A Storyteller

The saga of work environments continue.

The past week has been filled with a mix and match of different things.  Activities that allowed me to envision a future of opportunities in the creative industry and activities that kept my mind locked in the unending attempt to fix the present day toil to produce "our daily bread".

My interior resolve to keep moving along despite the tremendous heat-scorching discussions about strategy, method and beliefs continue to stretch me to my limits.  What an intellectual battle this is.  Not to mention a spiritual one.

While I attempt to remain what the Good Book says "a peacemaker" so that I may be graced with the Blessedness to be called "sons of God"  I am finding it to be such a great challenge to keep my "own peace" amidst all this.

Woven into an intricate thread of relationships, I am trying to find a better title for myself just to describe what it is that I do.  And I feel that it is important to be able to describe what I do not to earn some kind of merit from my peers but so that I will not fail to persevere in the work I pour myself into.  It is important to keep "knowing myself" and understand what I am unveiling about myself in this journey.

I realized somewhere in the middle of the week that my job description may list down technical descriptions of what I do but does not quite encompass the intangible value of the non-technical activities that find themselves inherent in my interactions with people everyday. 

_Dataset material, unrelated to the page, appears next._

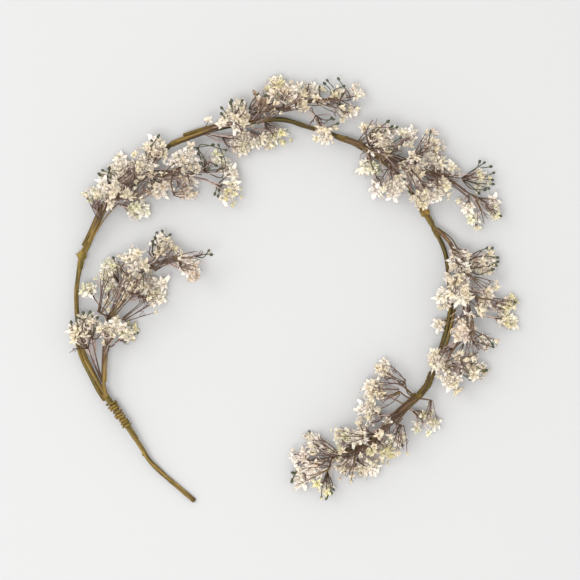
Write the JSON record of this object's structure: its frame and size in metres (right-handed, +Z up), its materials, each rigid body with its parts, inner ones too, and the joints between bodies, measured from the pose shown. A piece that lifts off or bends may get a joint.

Obviously, my mind is straddling between "technical definitions" and "human" ones.  This is how my writing sounds when I'm trying to cull out something less "business" sounding from an otherwise "business situation".  It's an ordeal to describe  and understand it but I continue the attempt.

I am no longer an HR practitioner.  I am no longer  an MBA student.  I am no longer a corporate planner.  Those titles do not define me now. Silently they call me a strategist but that's ironic because I often find myself fixing situations that prevented me to strategize.  So I don't think that's  me either.  But I am  surviving this environment for some reason not because of what I know how to do or who I am as a leader.  It's not also about who I know.   

I am starting to think that I am surviving this situation because of what I believe

When an organization is in a state of transition, the people who deal with each other day in and out start reacting to situations in a state of "panic" or "heightened sensitivity".  It is either they want to control or they badly want to let things go.  When I find myself in the middle of something like this, I don't move. I stand still.  I watch them crash against each others' weight and scratch each others' truth.  The banging of mindsets like cymbals clashing.  The unwanted striking of a gong.  They never stop.  

In this situation, I disappear.  I don't shut down.  I quiet down.  I listen to all their points of view.  I watch their faces and their expressions.  I watch them fidget and I watch them lunge forward.  I watch their bodies hide exasperation.  I sense the tension and silently pluck its strings.  

I absorb it all.  And in my mind these thoughts form themselves into stories.  And the personalities in the room become a bit more human.  And I start to wonder how these people I deal with everyday live their lives and pursue their dreams.  Maybe even wonder what kind of prayers they say at night.  

I'm not a strategist.  I'm a storyteller.  And I pray for those whose stories I will tell someday.